How anarchism gave birth to the surveillance state.
The “infernal machine” was Alfred Nobel’s invention, dynamite, a favored tool of those who embraced “the propaganda of the deed” due to its destructive power and easy availability. The anarchists gained notoriety with violent assassinations of heads of state in Europe and the U.S. at the turn of the 20th century, believing that only through destruction could a better world be born. Prolific popular historian Johnson begins with an international overview, then focuses on the U.S., where corrupt, inefficient local police forces were ill equipped to deal with any kind of crime. He traces the efforts of Joseph Faurot, a New York City police detective who introduced new methods of identification such as fingerprinting, and Arthur Woods, the NYPD commissioner who modernized and cleaned up the department from 1914 to 1917. Johnson’s protagonists on the other side are anarchists Alexander Berkman, attempted assassin of industrialist Henry Clay Frick and an unabashed proponent of violent political acts, and his partner Emma Goldman, who saw that violence damaged the cause but could not bring herself to disavow comrades who resorted to it.

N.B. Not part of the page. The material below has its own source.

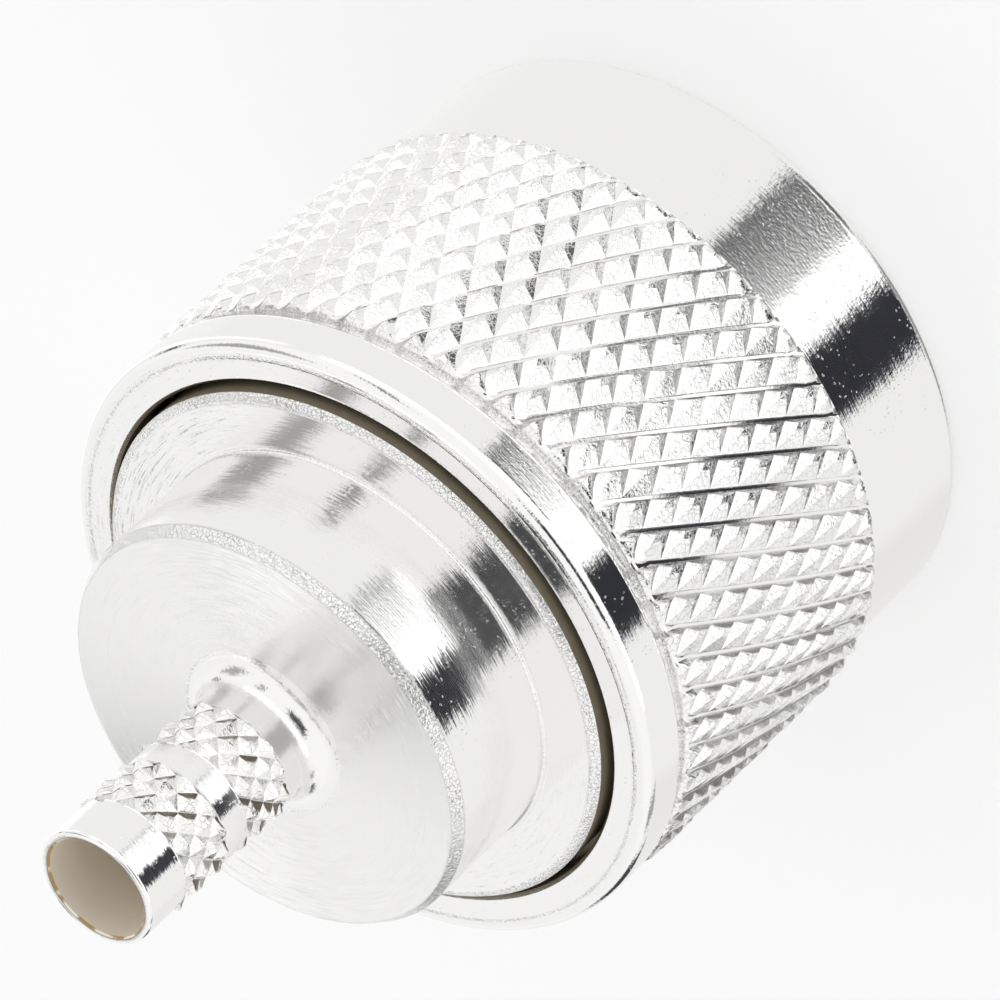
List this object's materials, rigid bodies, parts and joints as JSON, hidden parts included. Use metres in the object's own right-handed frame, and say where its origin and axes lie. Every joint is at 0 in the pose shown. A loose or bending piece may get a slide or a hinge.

The author is sympathetic to the radicals’ outrage at modern capitalism’s brutality, noting that “for every death at the hand of a bomb-wielding anarchist, a hundred or more would die from factory accidents,” but he deems the anarchists’ association with violence “one of the most disastrous branding strategies in political history.” Woods’ use of data collection to identify the perpetrators of bombings and sometimes even prevent them rehabilitated the NYPD’s tarnished reputation, while random acts that killed civilians turned public opinion against the radicals. Drawing parallels with contemporary acts of terrorism and governmental abuses of power in monitoring citizens, Johnson makes history part of an ongoing story we all need to consider.
Smart, accessible, and highly readable.